> **Data to use**
####
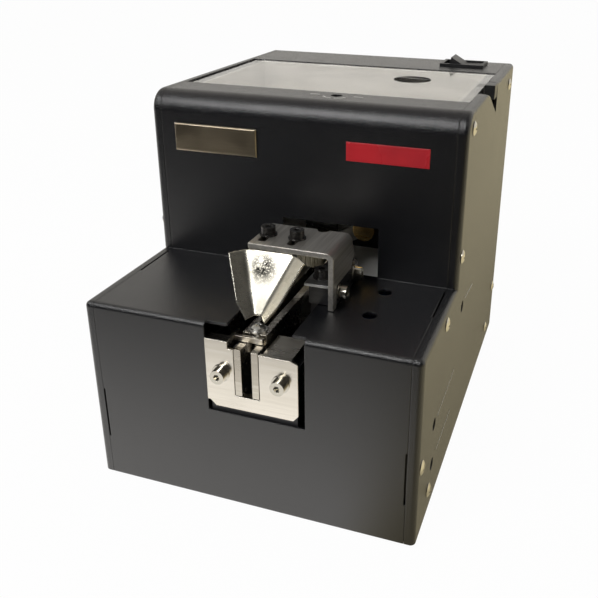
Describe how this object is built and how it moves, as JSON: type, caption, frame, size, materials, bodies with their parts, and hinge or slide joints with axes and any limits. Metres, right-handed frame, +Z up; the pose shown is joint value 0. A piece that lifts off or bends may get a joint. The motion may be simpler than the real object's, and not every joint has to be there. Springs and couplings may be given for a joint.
{
  "type": "automatic screw feeder",
  "caption": "Bench screw feeder: stepped sheet metal housing, clear hopper lid, slotted vibrating rail and bent bit guide over the front pick-up point, with rocker switch.",
  "frame": {"origin": "under the middle of the feeder, at the level its rubber feet stand on", "axes": "+Z up, -Y towards the front pick-up point, +X to the right seen from the front"},
  "size_m": [0.1324, 0.189, 0.1511],
  "materials": {
    "black_paint": "textured black powder coat",
    "zinc_sheet": "zinc plated sheet",
    "rubber": "matt black rubber",
    "bright_steel": "bright plated fasteners and rods",
    "black_oxide": "black oxide steel",
    "clear_acrylic": "clear acrylic sheet",
    "black_plastic": "fine matt black plastic",
    "blue_plastic": "blue acetal",
    "steel_part": "ground steel",
    "gear_plastic": "natural acetal",
    "brass": "turned brass",
    "nickel_plate": "nickel plated sheet",
    "rail_steel": "nickel plated rail plate",
    "black_anodised": "black anodised aluminium",
    "copper_coil": "enamelled copper winding",
    "guide_chrome": "bright polished plate",
    "brush_fibre": "natural nylon bristles",
    "board_green": "circuit board",
    "knob_white": "off-white plastic",
    "badge_metal": "brushed badge plate",
    "label_red": "red printed label"
  },
  "bodies": {
    "housing": {"front_shell": "black_paint", "left_panel": "black_paint", "right_panel": "black_paint", "rear_cover": "black_paint", "base_plate": "zinc_sheet", "rubber_feet": "rubber", "left_panel_screws": "bright_steel", "right_panel_screws": "bright_steel", "lid_hinge_pins": "bright_steel", "hopper": "zinc_sheet", "scoop_guide_rods": "bright_steel", "drive_bracket": "zinc_sheet", "gear_motor": "steel_part", "rail_guide_rods": "bright_steel", "rail_pedestals": "black_anodised", "vibration_magnet": "copper_coil", "stopper": "rail_steel", "front_plate": "nickel_plate", "front_plate_screws": "bright_steel", "bit_guide": "guide_chrome", "guide_bracket": "steel_part", "bracket_screws": "black_oxide", "holder_block": "black_anodised", "clamp_plate": "black_anodised", "clamp_bolts": "bright_steel", "holder_plate": "zinc_sheet", "holder_screw": "black_oxide", "brush_bearing": "black_plastic", "gate_block": "black_plastic", "control_board": "board_green", "board_standoffs": "brass", "trimmer_bodies": "black_plastic", "switch_body": "black_plastic", "dc_jack": "black_plastic", "badge_plate": "badge_metal", "label_plate": "label_red"},
    "lid_assembly": {"lid": "clear_acrylic", "lid_pull": "black_plastic"},
    "rail": {"rail_left": "rail_steel", "rail_right": "rail_steel", "rail_carriage": "black_anodised", "armature": "steel_part", "pickup_sensor": "black_plastic", "fed_screw": "bright_steel"},
    "scoop_block": {"scoop": "blue_plastic"},
    "link": {"scoop_link": "steel_part"},
    "crank_set": {"crank": "steel_part", "drive_gear": "gear_plastic"},
    "pinion": {"motor_pinion": "brass"},
    "brush": {"brush_shaft": "bright_steel", "brush_hub": "brass", "brush_arm": "steel_part", "brush_bristles": "brush_fibre"},
    "gate": {"gate_plate": "steel_part"},
    "gate_lock": {"gate_lock_screw": "bright_steel"},
    "brush_timer": {"brush_trimmer": "knob_white"},
    "shake_timer": {"shake_trimmer": "knob_white"},
    "sensor_timer": {"sensor_trimmer": "knob_white"},
    "rocker": {"switch_rocker": "black_plastic"}
  },
  "joints": [
    {"name": "lid_hinge", "type": "hinge", "parent": "housing", "child": "lid_assembly", "pos_m": [-0.059, 0.0225, 0.1451], "axis": [0, -1, 0], "range_deg": [0, 95]},
    {"name": "power_rocker", "type": "hinge", "parent": "housing", "child": "rocker", "pos_m": [0.0425, 0.0765, 0.143], "axis": [0, -1, 0], "range_deg": [0, 28]},
    {"name": "rail_shake", "type": "slide", "parent": "housing", "child": "rail", "axis": [0, 1, 0], "range_m": [-0.0004, 0.0004], "stiffness_N_per_m": 3000},
    {"name": "scoop_slide", "type": "slide", "parent": "housing", "child": "scoop_block", "axis": [0, 0, 1], "range_m": [0, 0.016]},
    {"name": "link_swing", "type": "hinge", "parent": "scoop_block", "child": "link", "pos_m": [-0.0197, 0.022, 0.035], "axis": [1, 0, 0], "range_deg": [-24, 24]},
    {"name": "crank_spin", "type": "hinge", "parent": "housing", "child": "crank_set", "pos_m": [-0.04, 0.022, 0.023], "axis": [1, 0, 0], "continuous": true},
    {"name": "pinion_spin", "type": "hinge", "parent": "housing", "child": "pinion", "pos_m": [-0.054, 0.0428, 0.023], "axis": [1, 0, 0], "continuous": true},
    {"name": "brush_swing", "type": "hinge", "parent": "housing", "child": "brush", "pos_m": [0.025, -0.026, 0.0965], "axis": [0, 1, 0], "range_deg": [0, 25]},
    {"name": "gate_slide", "type": "slide", "parent": "housing", "child": "gate", "axis": [0, 0, 1], "range_m": [0, 0.003]},
    {"name": "gate_lock_turn", "type": "hinge", "parent": "housing", "child": "gate_lock", "pos_m": [0.0091, -0.0177, 0.122], "axis": [0, 0, 1], "range_deg": [0, 180]},
    {"name": "brush_timer_turn", "type": "hinge", "parent": "housing", "child": "brush_timer", "pos_m": [0.061, -0.0203, 0.0649], "axis": [1, 0, 0], "range_deg": [-135, 135]},
    {"name": "shake_timer_turn", "type": "hinge", "parent": "housing", "child": "shake_timer", "pos_m": [0.061, -0.0669, 0.0385], "axis": [1, 0, 0], "range_deg": [-135, 135]},
    {"name": "sensor_timer_turn", "type": "hinge", "parent": "housing", "child": "sensor_timer", "pos_m": [0.061, -0.0671, 0.0207], "axis": [1, 0, 0], "range_deg": [-135, 135]}
  ],
  "couplings": [
    {"joint": "pinion_spin", "follows": "crank_spin", "ratio": -3.3333}
  ]
}
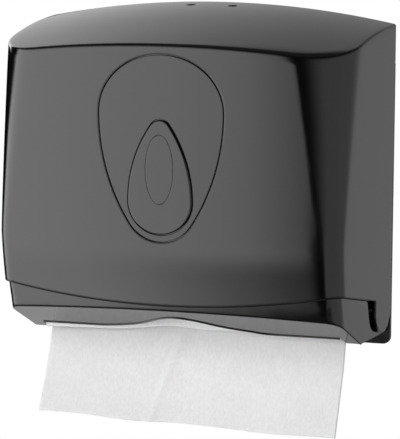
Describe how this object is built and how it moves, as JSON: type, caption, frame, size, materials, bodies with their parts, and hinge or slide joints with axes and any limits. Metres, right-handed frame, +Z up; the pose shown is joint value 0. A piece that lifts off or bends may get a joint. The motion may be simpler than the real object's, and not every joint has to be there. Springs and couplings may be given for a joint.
{
  "type": "paper towel dispenser",
  "caption": "Wall-mounted dispenser for folded paper hand towels: hinged glossy cover on a sprung latch, drop-shaped front panel, and a tray with a finger notch.",
  "frame": {"origin": "centre of the four wall screw holes, on the back plate's rear face", "axes": "+X to the right as a user sees it, +Y into the wall, +Z up; millimetre-true at scale 1"},
  "size_m": [0.29, 0.1383, 0.3199],
  "materials": {
    "cover_plastic": "glossy",
    "panel_plastic": "glossy smoked",
    "inlay_plastic": "glossy",
    "tray_plastic": "glossy",
    "plate_plastic": "satin",
    "inner_plastic": "satin",
    "latch_plastic": "satin",
    "pin_steel": "turned",
    "screw_steel": "zinc plated",
    "spring_steel": "plain",
    "paper": "embossed crepe"
  },
  "bodies": {
    "wall_unit": {"towel_tray": "tray_plastic", "tray_screws": "screw_steel", "back_plate": "plate_plastic", "hinge_pin_right": "pin_steel", "hinge_pin_left": "pin_steel", "pin_clip_right": "spring_steel", "pin_clip_left": "spring_steel", "latch_housing": "inner_plastic", "housing_screws": "screw_steel", "latch_spring_right": "spring_steel", "latch_spring_left": "spring_steel", "paper_guide_right": "inner_plastic", "paper_guide_left": "inner_plastic", "guide_screws_right": "screw_steel", "guide_screws_left": "screw_steel", "towel_stack": "paper", "next_towel": "paper", "hanging_towel": "paper"},
    "cover": {"front_cover": "cover_plastic", "window_panel": "panel_plastic", "drop_inlay": "inlay_plastic", "inlay_push_nuts": "spring_steel", "window_retainer": "inner_plastic", "retainer_screws": "screw_steel"},
    "latch": {"latch_bar": "latch_plastic"}
  },
  "joints": [
    {"name": "cover_hinge", "type": "hinge", "parent": "wall_unit", "child": "cover", "pos_m": [0, -0.021, -0.1075], "axis": [1, 0, 0], "range_deg": [0, 105]},
    {"name": "latch_press", "type": "slide", "parent": "wall_unit", "child": "latch", "axis": [0, 0, -1], "range_m": [0, 0.005], "stiffness_N_per_m": 400, "springref_m": -0.003, "deforming": ["latch_spring_right", "latch_spring_left"]}
  ]
}
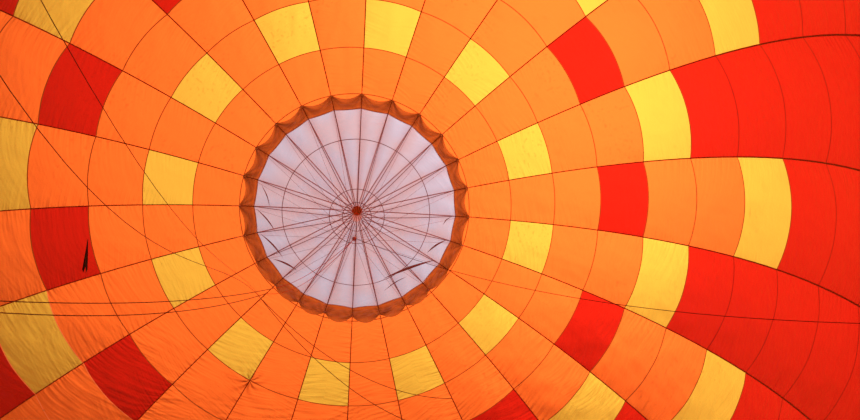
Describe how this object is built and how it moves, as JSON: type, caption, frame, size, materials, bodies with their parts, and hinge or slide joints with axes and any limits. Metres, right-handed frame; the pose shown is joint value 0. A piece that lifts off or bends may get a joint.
####
> **Job**
Identify the lines of the data that contain the word "slide". Copy each of them.

> **Full response**
Describe how this object is built and how it moves, as JSON: type, caption, frame, size, materials, bodies with their parts, and hinge or slide joints with axes and any limits. Metres, right-handed frame, +Z up; the pose shown is joint value 0. A piece that lifts off or bends may get a joint. The motion may be simpler than the real object's, and not every joint has to be there. Springs and couplings may be given for a joint.
    {"name": "rail_shake", "type": "slide", "parent": "housing", "child": "rail", "axis": [0, 1, 0], "range_m": [-0.0004, 0.0004], "stiffness_N_per_m": 3000},
    {"name": "scoop_slide", "type": "slide", "parent": "housing", "child": "scoop_block", "axis": [0, 0, 1], "range_m": [0, 0.016]},
    {"name": "gate_slide", "type": "slide", "parent": "housing", "child": "gate", "axis": [0, 0, 1], "range_m": [0, 0.003]},
Describe how this object is built and how it moves, as JSON: type, caption, frame, size, materials, bodies with their parts, and hinge or slide joints with axes and any limits. Metres, right-handed frame, +Z up; the pose shown is joint value 0. A piece that lifts off or bends may get a joint. The motion may be simpler than the real object's, and not every joint has to be there. Springs and couplings may be given for a joint.
    {"name": "latch_press", "type": "slide", "parent": "wall_unit", "child": "latch", "axis": [0, 0, -1], "range_m": [0, 0.005], "stiffness_N_per_m": 400, "springref_m": -0.003, "deforming": ["latch_spring_right", "latch_spring_left"]}
Describe how this object is built and how it moves, as JSON: type, caption, frame, size, materials, bodies with their parts, and hinge or slide joints with axes and any limits. Metres, right-handed frame; the pose shown is joint value 0. A piece that lifts off or bends may get a joint.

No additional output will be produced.